Lead actress De Selle (who now works primarily as a TV producer) was a frequent presence in Euro exploitation films and also no stranger to films featuring animal violence, having already starred in one of the primary offenders in this category: Cannibal ferox (1981). She also had roles in the cult favorites Emanuelle in America (1977), which also exploited an animal... though in a much kinder fashion (*wink*), and The House on the Edge of the Park (1980). Lead actor Aldrich wasn't an actor at all (this is his only known role) and is clearly an animal specialist in real life, as he's asked to interact with and handle tigers, bears, snakes and other wild animals. Most of the rest of the cast are also one-timers, many of whom are likely either circus or zoo workers used to the dangerous animals. In fact, aside from De Selle and Bologna, John Stacy (Zeder aka Revenge of the Dead) and Alessandro Freyberger (Caligula II: The Untold Story) are the only other cast members with other acting credits. Production for Wild Beasts actually began in Africa, but had to be relocated to Europe thanks to a terrorist attack!
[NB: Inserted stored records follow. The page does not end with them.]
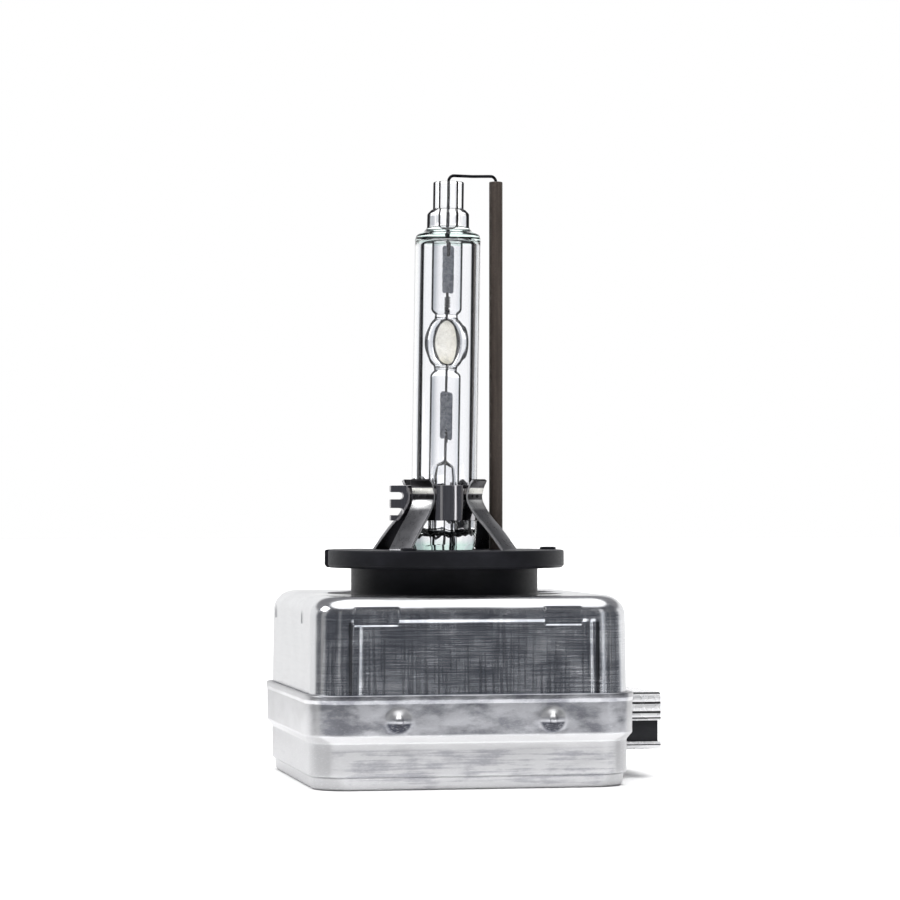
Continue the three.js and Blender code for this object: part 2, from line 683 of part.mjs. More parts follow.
add("connector_shroud", connectorShroud(), BRIGHT);
add("connector_body", connectorBody(), PLASTIC);
["left", "middle", "right"].forEach((place, i) => {
  const y = (i - 1) * PIN_SPACING;
  const taper = 0.6;
  const outline = [
    [PIN_ROOT_X, -PIN_HALF],
    [PIN_END_X - taper, -PIN_HALF],
    [PIN_END_X, -PIN_HALF / 2],
    [PIN_END_X, PIN_HALF / 2],
    [PIN_END_X - taper, PIN_HALF],
    [PIN_ROOT_X, PIN_HALF],
  ];
  add(`connector_pin_${place}`, plate(outline, 2 * PIN_HALF).translate([0, y, PIN_Z]), BRIGHT);
});

// ---- The igniter's housing ----------------------------------------------------------------------

function igniterHousing() {
  const [half, corner] = [HOUSING_HALF, 3];
  const outside = squareSlab(half, corner, HOUSING_BOTTOM_Z, HOUSING_TOP_Z);
  const ceiling = HOUSING_TOP_Z - HOUSING_WALL;
  const inside = squareSlab(half - HOUSING_WALL, corner - HOUSING_WALL, HOUSING_BOTTOM_Z - 1, ceiling);
  const [below, above] = [HOUSING_TOP_Z - 3, HOUSING_TOP_Z + 1];
  const housing = outside
    .subtract(inside)
    .subtract(rod(2.2, below, above, COARSE))
    .subtract(rod(0.8, below, above, SMALL).translate([RETURN_X, 0, 0]));
  return pinHoles(housing, 2 * GAP);
}

add("igniter_housing", igniterHousing(), PLASTIC);
add("potting_slab", squareSlab(HOUSING_HALF - HOUSING_WALL - 3 * GAP, 1.7, 2.5, 3.6), POTTING);
add("housing_lid", squareSlab(HOUSING_HALF, 3, 1.05, HOUSING_BOTTOM_Z - GAP), PLASTIC);

// ---- The transformer: a rod core along Y, left of the middle --------------------------------------

const CORE_X = -9.4;
const CORE_Z = 12.6;
const CORE_R = 2.6;
const BOBBIN_R = 3.4;
const CHEEK_R = 6.3;
const CHEEK = 0.8;
const CHAMBERS = 5;
const BOBBIN_HALF = 13.8;
const PITCH = (2 * BOBBIN_HALF - CHEEK) / (CHAMBERS + 1);
const onCore = (solid) => alongY(solid).translate([CORE_X, 0, CORE_Z]);

function transformerBobbin() {
  let bobbin = pipe(CORE_R + GAP, BOBBIN_R, -BOBBIN_HALF, BOBBIN_HALF, COARSE);
  for (let cheek = 0; cheek <= CHAMBERS + 1; cheek++) {
    const z = -BOBBIN_HALF + cheek * PITCH;
    bobbin = bobbin.add(pipe(CORE_R + GAP, CHEEK_R, z, z + CHEEK, COARSE));
  }
  return onCore(bobbin);
}

const winding = (chamber, radius) => {
  const start = -BOBBIN_HALF + CHEEK + chamber * PITCH + GAP;
  return onCore(pipe(BOBBIN_R + GAP, radius, start, start + PITCH - CHEEK - 2 * GAP, COARSE));
};

add("transformer_core", onCore(rod(CORE_R, -15, 15, COARSE)), FERRITE);
add("transformer_bobbin", transformerBobbin(), BOBBIN);
add("primary_winding", winding(0, 5.0), COPPER);
for (let chamber = 1; chamber <= CHAMBERS; chamber++) {
  add(`secondary_winding_${chamber}`, winding(chamber, 5.9 - 0.2 * chamber), COPPER);
}

// ---- Spark gap, capacitor and resistor ------------------------------------------------------------

const GAP_AT = [3.4, -11.2, 9.4];
const SPARK_HALF = 2.8;
add("spark_gap_body", alongX(rod(3.3, -SPARK_HALF, SPARK_HALF, COARSE)).translate(GAP_AT), WHITE_CERAMIC);
for (const [place, side] of [["left", -1], ["right", 1]]) {
  const cap = lathe([[0, 0], [3.5, 0], [3.5, 0.9], [1.4, 0.9], [1.4, 1.3], [0, 1.3]], COARSE);
  const turnedCap = side > 0 ? alongX(cap) : alongX(cap).mirror([1, 0, 0]);
  const [x, y, z] = GAP_AT;
  add(`spark_gap_cap_${place}`, turnedCap.translate([x + side * (SPARK_HALF + GAP), y, z]), BRIGHT);
}

const CAP_Y = 11.2;
add("capacitor_body", box(-1.4, 12.4, CAP_Y - 3.6, CAP_Y + 3.6, 6.8, 18.2), CAPACITOR);
for (const [place, x] of [["left", 0.6], ["right", 10.4]]) {
  add(`capacitor_leg_${place}`, rod(0.35, 3.8, 6.75, SMALL).translate([x, CAP_Y, 0]), BRIGHT);
}

const RESISTOR_AT = [5.2, 3.6, 15.4];
const RESISTOR_HALF = 3.2;
const resistorBody = lathe(
  [
    [0, -RESISTOR_HALF],
    [1.2, -RESISTOR_HALF],
    [1.3, -RESISTOR_HALF + 0.9],
    [1.05, -RESISTOR_HALF + 1.3],
    [1.05, RESISTOR_HALF - 1.3],
    [1.3, RESISTOR_HALF - 0.9],
    [1.2, RESISTOR_HALF],
    [0, RESISTOR_HALF],
  ],
  SMALL,
);
add("resistor_body", alongX(resistorBody).translate(RESISTOR_AT), RESISTOR);
for (const [place, side] of [["left", -1], ["right", 1]]) {
  const [x, y, z] = RESISTOR_AT;
  const start = x + side * (RESISTOR_HALF + GAP);
  const bend = arc([start + side * 0.8, z - 0.6], 0.6, 90, side > 0 ? 0 : 180, 4);
  const end = [start + side * 1.4, 11.4];
  add(`resistor_leg_${place}`, wire([[start, z], ...bend, end], 0.25, y), BRIGHT);
}

// ---- Stamped conductors and the burner's welding tab ----------------------------------------------

const BUS = 0.5; // sheet thickness
const BUS_END_X = PIN_ROOT_X - 0.4;
const hvContact = box(-1.4, 1.4, -0.6, 0.6, 19.6, 20.1).add(pipe(0.1, 0.8, 20.0, 22.2, SMALL));
add("hv_contact", hvContact.subtract(rod(LEAD_R + GAP, 19, 23, SMALL)), BRIGHT);

const lastWindingY = -BOBBIN_HALF + CHEEK + CHAMBERS * PITCH + (PITCH - CHEEK) / 2;
const hvBus = box(CORE_X - 0.9, 1.2, -0.9, 0.9, 19.05, 19.5)
  .add(box(CORE_X - 0.9, CORE_X + 0.9, -0.9, lastWindingY + 0.5, 19.05, 19.5))
  .add(box(CORE_X - 0.9, CORE_X + 0.9, lastWindingY - 0.2, lastWindingY + 0.5, 17.7, 19.5));
add("hv_bus", hvBus, COPPER);

const returnBus = box(RETURN_X - 0.8, BUS_END_X, -0.8, 0.8, 19.2, 19.7);
add("return_bus", returnBus.add(box(BUS_END_X - BUS, BUS_END_X, -0.8, 0.8, 6.9, 19.7)), COPPER);

const supplyBus = box(-1.2, BUS_END_X, -4.4, -2.8, 4.6, 5.1);
add("supply_bus", supplyBus.add(box(BUS_END_X - BUS, BUS_END_X, -4.4, -2.8, 4.6, 7.8)), COPPER);

export default bulb;
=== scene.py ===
"""The looks of a gas-discharge headlight bulb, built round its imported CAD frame.

Sizes are in millimetres, +Z up, and become metres where a mesh is made.
"""
import json
import math

import bmesh
import bpy
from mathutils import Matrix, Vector, noise


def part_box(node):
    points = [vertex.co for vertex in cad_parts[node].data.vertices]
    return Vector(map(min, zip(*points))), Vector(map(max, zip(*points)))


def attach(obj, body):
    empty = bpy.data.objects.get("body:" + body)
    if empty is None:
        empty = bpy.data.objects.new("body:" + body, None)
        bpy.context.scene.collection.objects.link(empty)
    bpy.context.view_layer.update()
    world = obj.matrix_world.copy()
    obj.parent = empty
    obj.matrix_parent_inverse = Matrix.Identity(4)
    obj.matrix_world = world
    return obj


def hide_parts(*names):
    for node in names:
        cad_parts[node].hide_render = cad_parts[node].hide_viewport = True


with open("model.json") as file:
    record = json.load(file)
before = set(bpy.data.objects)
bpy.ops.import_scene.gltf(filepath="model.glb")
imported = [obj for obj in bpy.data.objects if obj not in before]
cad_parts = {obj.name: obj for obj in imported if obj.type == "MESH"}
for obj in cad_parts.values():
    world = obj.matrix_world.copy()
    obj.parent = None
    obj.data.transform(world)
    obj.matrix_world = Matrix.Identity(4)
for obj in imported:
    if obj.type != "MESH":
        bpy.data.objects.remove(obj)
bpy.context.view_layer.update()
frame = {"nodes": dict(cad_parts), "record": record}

MM = 0.001


# ---- Places, read from the frame -----------------------------------------------------------------


class Span:
    """A CAD node's box, in millimetres."""

    def __init__(self, node):
        low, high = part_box(node)
        self.x0, self.y0, self.z0 = (v / MM for v in low)
        self.x1, self.y1, self.z1 = (v / MM for v in high)
        self.middle_x = (self.x0 + self.x1) / 2
        self.middle_z = (self.z0 + self.z1) / 2


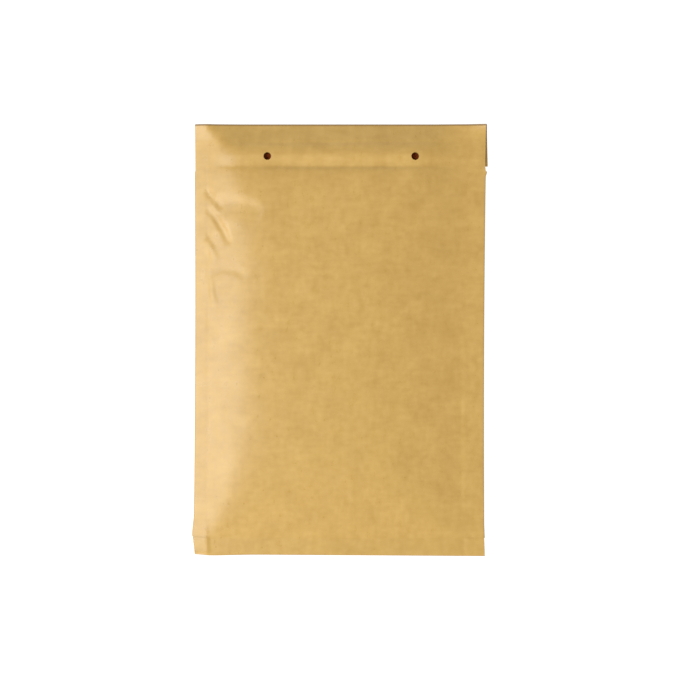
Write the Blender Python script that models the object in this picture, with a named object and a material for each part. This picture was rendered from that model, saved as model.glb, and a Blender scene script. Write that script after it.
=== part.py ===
"""Kraft mailer lined with bubble film, empty, lying face up with its flap folded under.

Metres, +Z up. X runs across the mailer, +Y towards the crease of the flap, Z through the thickness.
The pieces are laid out from the bottom fold (y = 0) and the middle of the bag's width (x = 0), and
each object is then moved so that the origin is under the middle of the whole mailer.
"""

import math

import bmesh
import bpy

MM = 0.001

# Stock: what the pieces are cut from, and the space that two layers keep where they lie together.
PAPER = 0.14 * MM
ADHESIVE = 0.10 * MM
RELEASE_PAPER = 0.08 * MM
LAYER_GAP = 0.30 * MM

# Outline of the closed bag, over its folds.
BAG_WIDTH = 240.0 * MM
MOUTH_HEIGHT = 353.0 * MM
MOUTH_CLEARANCE = 2.6 * MM
WAIST = 1.2 * MM

# Margins of the front sheet that are folded round and glued to the back sheet.
LEFT_WRAP = 11.0 * MM
RIGHT_WRAP = 15.0 * MM
BOTTOM_WRAP = 14.0 * MM
WRAP_NOTCH = 1.2 * MM
WRAP_BELOW_FLAP = 3.5 * MM
LEFT_CORNER_TAPER = 2.4 * MM
RIGHT_CORNER_TAPER = 0.5 * MM

# Flap, with its sealing strip and the paper that covers the strip until the bag is used.
FLAP_LENGTH = 35.0 * MM
FLAP_SHIFT = 2.0 * MM
STRIP_BELOW_CREASE = 6.0 * MM
STRIP_INSET = 3.0 * MM
ADHESIVE_WIDTH = 14.0 * MM
RELEASE_MARGIN = 1.5 * MM

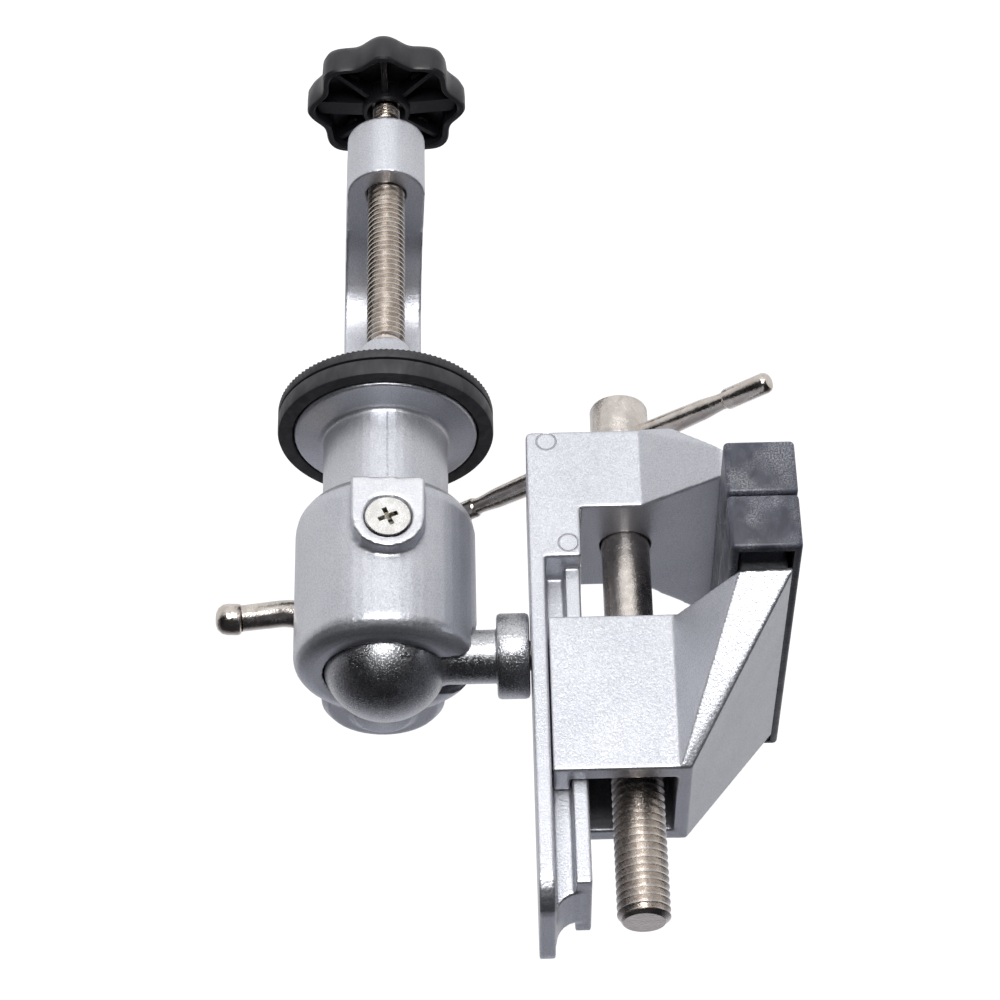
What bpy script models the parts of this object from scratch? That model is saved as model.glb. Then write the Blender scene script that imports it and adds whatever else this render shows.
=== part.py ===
"""Clamp-on swivel vise for small work: C-clamp with a ball socket, ball stem, lever lock and two-jaw vise.

The origin is the centre of the rubber face that rests on the table.
+Z runs up through the ball, +X along the stem and +Y out of the open side of the C.
"""
import math

import bmesh
import bpy
from mathutils import Matrix, Vector

MM = 0.001
GAP = 0.3
STEPS = 40

# The frame stands turned a little in its socket slot, so the stem lies off the slot's middle.
FRAME_TURN = math.radians(-4.0)

# Clamp side
PAD_R, PAD_TOP = 21.75, 3.6
FLANGE_R, FLANGE_TOP = 18.45, 4.0
NECK_R = 12.5
BOSS_R, BOSS_LOW, BOSS_HIGH = 8.3, -74.0, -59.0
SPINE_HALF = 8.35
CLAMP_SCREW_R = 3.95
FOOT_LOW = -18.0
KNOB_TOP, HUB_TOP, KNOB_LOW = -82.7, -82.0, -92.0
KNOB_R, KNOB_WAVE, KNOB_LOBES = 16.1, 1.1, 8

# Socket and ball
HOUSING_R, RIM_Z = 17.7, 59.1
BALL_Z, BALL_R = 55.6, 12.15
SOCKET_R = BALL_R + GAP
SLOT_HALF = 6.7
LOCK_Z = 36.0
LOCK_R = 5.0
CAM_R, CAM_SIDE, CAM_LIFT = 3.4, -0.41, 1.13
TAB_Y, TAB_HALF = 20.3, 7.1
STEM_R, COLLAR_R = 5.2, 8.25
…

The only U.S. video issuing that I'm aware of came in 1985 on the Lightning / Vestron label under the title The Wild Beasts Will Get You! That release was horribly-dubbed, too dark and murky and had terrible English-language dubbing, among other problems. The German company Camera Obscura however released a better-quality DVD in 2011 with German, Italian and English audio options as well as English and German subtitles. This restored print actually looks great and the film has surprisingly glossy production values for a film of this caliber, something you'd never have guessed viewing the Lightning tape. Extras on the DVD include a thirty minute interview with the director and a bonus booklet about the history the "animal attack" subgenre.